Hi there, I'm a 16 year old girl and I just recently got my GED (I was home schooled). Now I'm feeling the pressure to get my first job, essentially because my family has hit very bad financial times and I feel guilty all the time for not supporting them. I figure that if I get a job I'll finally be able to save up money for college and other important things that I couldn't afford before. The thing is, I'm extremely nervous around people, so much so that I tend to say really stupid things and obsess about these blunders for hours. There's a job opening at a nearby senior home for waitressing, but it sounds so intimidating because I'm afraid I'll mess up and get fired. I've been volunteering a little bit at a thrift store in order to build up my social skills, but it hasn't helped me very much and I'm still extremely awkward. Something tells me I should just take the plunge and if I mess up, I mess up, but at the same time I really don't feel ready for a job. 

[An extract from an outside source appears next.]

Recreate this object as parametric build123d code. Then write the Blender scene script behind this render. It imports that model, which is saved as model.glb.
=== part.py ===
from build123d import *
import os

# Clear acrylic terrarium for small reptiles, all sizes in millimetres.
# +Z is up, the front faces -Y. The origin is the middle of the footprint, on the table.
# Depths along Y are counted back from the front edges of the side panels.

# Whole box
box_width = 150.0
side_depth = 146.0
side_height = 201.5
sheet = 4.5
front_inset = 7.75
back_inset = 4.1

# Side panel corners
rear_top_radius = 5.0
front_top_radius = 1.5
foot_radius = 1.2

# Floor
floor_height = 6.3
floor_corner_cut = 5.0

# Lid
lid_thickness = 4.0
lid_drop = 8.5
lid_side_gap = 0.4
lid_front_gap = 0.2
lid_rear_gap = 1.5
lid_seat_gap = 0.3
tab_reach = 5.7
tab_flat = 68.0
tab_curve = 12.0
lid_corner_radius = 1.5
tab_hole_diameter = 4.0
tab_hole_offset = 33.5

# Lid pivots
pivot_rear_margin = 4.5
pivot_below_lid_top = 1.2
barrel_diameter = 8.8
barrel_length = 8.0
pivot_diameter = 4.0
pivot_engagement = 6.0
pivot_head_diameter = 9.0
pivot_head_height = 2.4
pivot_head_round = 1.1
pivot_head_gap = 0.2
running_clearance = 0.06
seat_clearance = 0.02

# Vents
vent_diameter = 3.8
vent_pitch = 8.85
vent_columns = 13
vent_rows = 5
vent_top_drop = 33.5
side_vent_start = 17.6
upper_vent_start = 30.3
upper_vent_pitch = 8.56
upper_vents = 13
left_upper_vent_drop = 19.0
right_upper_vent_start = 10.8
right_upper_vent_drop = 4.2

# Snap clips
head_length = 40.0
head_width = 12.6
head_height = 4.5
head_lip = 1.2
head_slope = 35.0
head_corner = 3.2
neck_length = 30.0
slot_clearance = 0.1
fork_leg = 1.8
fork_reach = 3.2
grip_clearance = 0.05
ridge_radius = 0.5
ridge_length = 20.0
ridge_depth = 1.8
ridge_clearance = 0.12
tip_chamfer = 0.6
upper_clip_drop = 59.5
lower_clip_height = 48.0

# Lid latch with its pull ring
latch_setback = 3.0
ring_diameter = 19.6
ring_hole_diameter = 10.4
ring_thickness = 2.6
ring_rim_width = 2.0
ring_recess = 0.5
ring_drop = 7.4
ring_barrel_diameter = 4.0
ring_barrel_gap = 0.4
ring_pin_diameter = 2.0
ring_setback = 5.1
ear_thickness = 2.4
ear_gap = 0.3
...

I'll really appreciate any advice!

~Monica


----------



## musicman1965

Hi Monica,

I have anxiety disorder and know what you mean about job interviews and been on many, myself. I'm big on research and the internet is a good place to find tips. Use any search engine and type away and see what looks good to you. You don't have to give the "perfect" interview to get hired. What I find that works the best is appearing confident. And if you don't feel confident, then do your best impersonation at faking it. Everyone is nervous on a job interview but with a little digging beforehand, you can know enough to do very well. Best of luck to you and go get 'em!


----------



## Sky High

I used to wait tables in fancy restaurants inside fancy five star hotels (not bragging). I was one of those a-holes that would probably make you afraid to come work there, because I used reject anyone who wasn't properly schooled in the trade. But I met some people who flat out came to me saying they had no experience and asking me for help, I couldn't deny that. If there were more people like that, I'd probably have stuck around in that type of business a bit longer.

My point is, don't worry about the perfect interview or candidate, because it doesn't exist... and if it does, there isn't a company that has found it it yet. Don't worry about screwing up once you get hired, because you will and it's fine. I once fumbled with a plate in my hand, and dropped an $80 piece of fish in a container full of sauce. The chef had to throw both of them away. He was pissed, so was I... and he noticed that I was upset about the mistake, so it was fine. Whatever you end up doing, get advice from the people you work with, if you're not sure you've dealt with a situation right, ask other people. Bottom line, even if you screw up, make it a point to screw up a little bit less each time


----------